O acima observado encontra confirmação do desempenho dos dois talentos no Campeonato Mundial Juniors de Partidas Relâmpago de 3 minutos, realizado na Ucrânia a 26 de abril de 2002, onde Marcelo obteve o título de Campeão Mundial, vencendo todos os seus adversários. Iuri classificou-se em terceiro. No mesmo Campeonato, mas na versão de 15 minutos, Marcelo repete um feito notável ao classificar-se em segundo lugar.
Já no mesmo IX Campeonato Mundial Juniors, realizado no período de 20 a 26 de abril, onde foi usado o tempo de 1 hora para os primeiros 35 lances mais 15 minutos nocaute, tivemos Iuri como campeão e Marcelo colocado em 13.º lugar entre os 24 participantes.
Este é um importante tema de reflexão para dirigentes, organizadores e responsáveis pelo nosso esporte.
A prática de partidas rápidas hoje usada em grande maioria de competições, sob vários pretextos, mas cujo objetivo predominante é o comercial, nos encaminha para um destino perigoso que é a negação da essência do próprio Jogo de Damas: o raciocínio, a análise profunda e a criação. É a transformação do Jogo de Damas no inconsequente "Jogo da Velha".

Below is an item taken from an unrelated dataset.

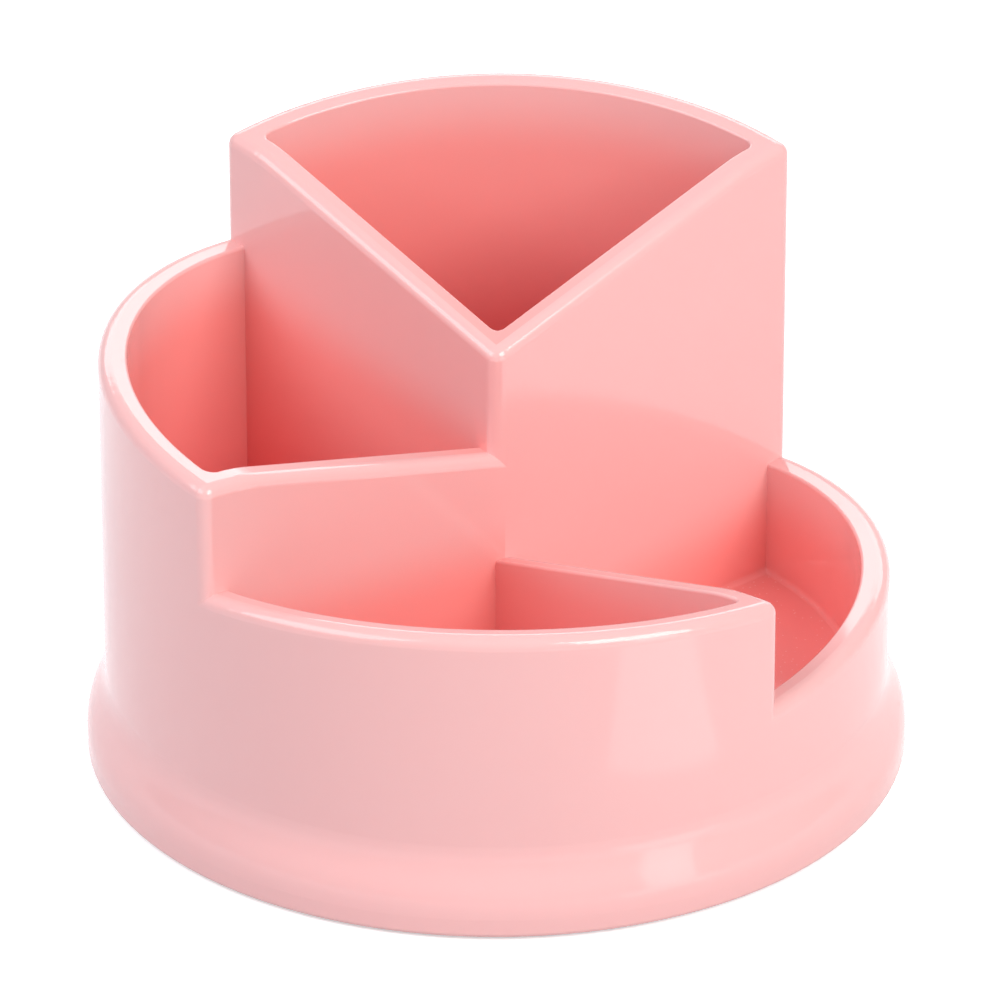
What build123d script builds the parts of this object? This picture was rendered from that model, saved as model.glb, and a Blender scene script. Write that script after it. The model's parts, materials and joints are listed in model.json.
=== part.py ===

Dirk Dagoberto Riemsdick, enxadrista de renome, perguntado sobre esta modalidade de partida responde que ela é o "fast food" do xadrez, a transformação do homem no autómato, o abandono do poder de raciocinar, de criar. Enfim, a robotização dos jogos intelectuais.
A aceitar-se a partida rápida como normal, qual o papel educativo quanto ao raciocínio, planejamento, criação, caberá ao Jogo de Damas?